Everyone has his or her favourite horse movie. For Rich, it's Phar Lap, the 1983 Australian racehorse film. For Lane, it's The Black Stallion, the 1979 adaptation of the Walter Farley novel about a young boy and a wild horse shipwrecked together on a desert island. The two go on to conquer the racing world.

Despite the emotional bond between horse and boy that has made The Black Stallion such a memorable film - and a thriller, given the horse's fictional Secretariat-like come-from-behind run - the movie's director, Carroll Ballard, can't envision making a picture like that today. "Impossible," he says.

"I was given the power to do the picture, and nobody messed with me, and I got to spend a lot of time with just the boy and the horse and letting them do what came naturally.
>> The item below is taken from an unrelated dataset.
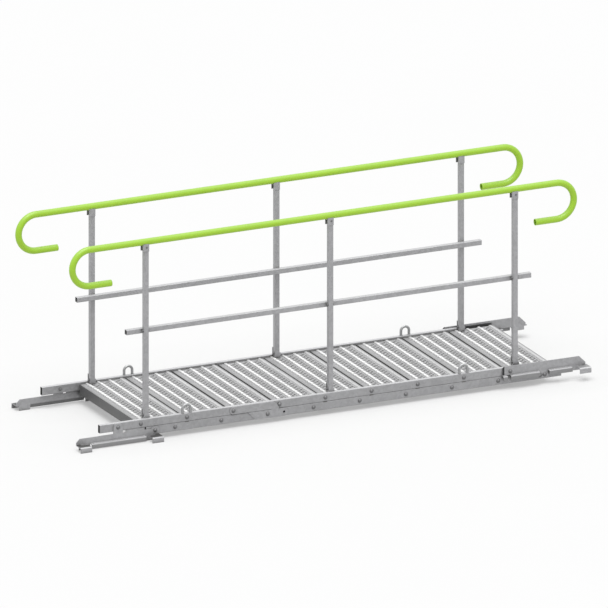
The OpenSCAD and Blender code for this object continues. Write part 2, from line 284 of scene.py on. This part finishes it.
def zinc_material(name, value, tint=NEUTRAL, metallic=0.45, rough=(0.42, 0.56), shade_strength=0.55,
                  spangle=0.10, top_light=1.5, marks=None):
    """Hot-dip galvanised steel: soft spangle, cloudy patina, painted highlights on edges and tops,
    and painted shade in corners.

    The marks are those of one kind of piece, as a function of the tree, the place and the colour.
    """
    material, tree, shader = new_material(name)
    place = object_coordinates(tree)
    spangles = crystals(tree, place, 70.0)
    cloud = noise(tree, place, 6.0, 4.0)
    fine = noise(tree, place, 240.0, 2.0)
    rounded, edges = edge_mask(tree, 1.2 * MM)
    corner_shade = corner_shade_mask(tree, 32 * MM)

    pattern = ramp(tree, blended(tree, spangles, cloud, 0.45), 0.25, 0.75)
    dark_spangle = grey(value * (1.0 - spangle), tint)
    light_spangle = grey(value * (1.0 + spangle), tint)
    colour = mix_colour(tree, pattern, dark_spangle, light_spangle)
    # Painted light: faces that look up are painted paler.
    colour = mix_colour(tree, upward(tree), colour, grey(min(value * top_light, PALEST_ZINC), tint))
    # Painted highlight: sharp edges are painted paler.
    edge_highlight = grey(min(value * 1.35, PALEST_ZINC), tint)
    colour = mix_colour(tree, multiply(tree, edges, 0.25), colour, edge_highlight)
    # Painted shade: corners and crevices, found by ambient occlusion, are painted darker.
    painted_shade = grey(value * (1.0 - shade_strength), SHADE_TINT)
    colour = mix_colour(tree, multiply(tree, corner_shade, 0.9), colour, painted_shade)
    if marks is not None:
        colour = marks(tree, place, colour)
    tree.links.new(colour, shader.inputs["Base Color"])

    smear = blended(tree, cloud, spangles, 0.6)
    tree.links.new(mapped(tree, smear, 0.25, 0.75, *rough), shader.inputs["Roughness"])
    height = add(tree, fine, multiply(tree, cloud, 1.5))
    tree.links.new(bump(tree, height, 0.25 * MM, 0.18, rounded), shader.inputs["Normal"])
    shader.inputs["Metallic"].default_value = metallic
    return material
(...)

The studio didn't even know they were making the movie because the brass had been kicked out and new people came in." It was also done under the executive producer Francis Ford Coppola's umbrella, "and they kind of lost track of it".

Chenery, now 88, is less romantic about the kind of human-animal bond at the heart of The Black Stallion, or even Secretariat. "It's a Disney movie," she says, laughing."It's a very good Disney movie and I enjoyed it, but we know they have to convey certain values and photogenic moments."

About her relationship with her most famous horse, she is matter-of-fact. "A three-year-old stallion, nipping and bucking all the time?" she says. "No, we didn't have a spiritual connection. We had a mutual respect, but he didn't stand still long enough for me to look in his eye and say a prayer. He was smart, and a ham. He knew when he won. And he knew when he lost." Which, she concedes, didn't happen very often.

• Secretariat is released in the UK on 3 December.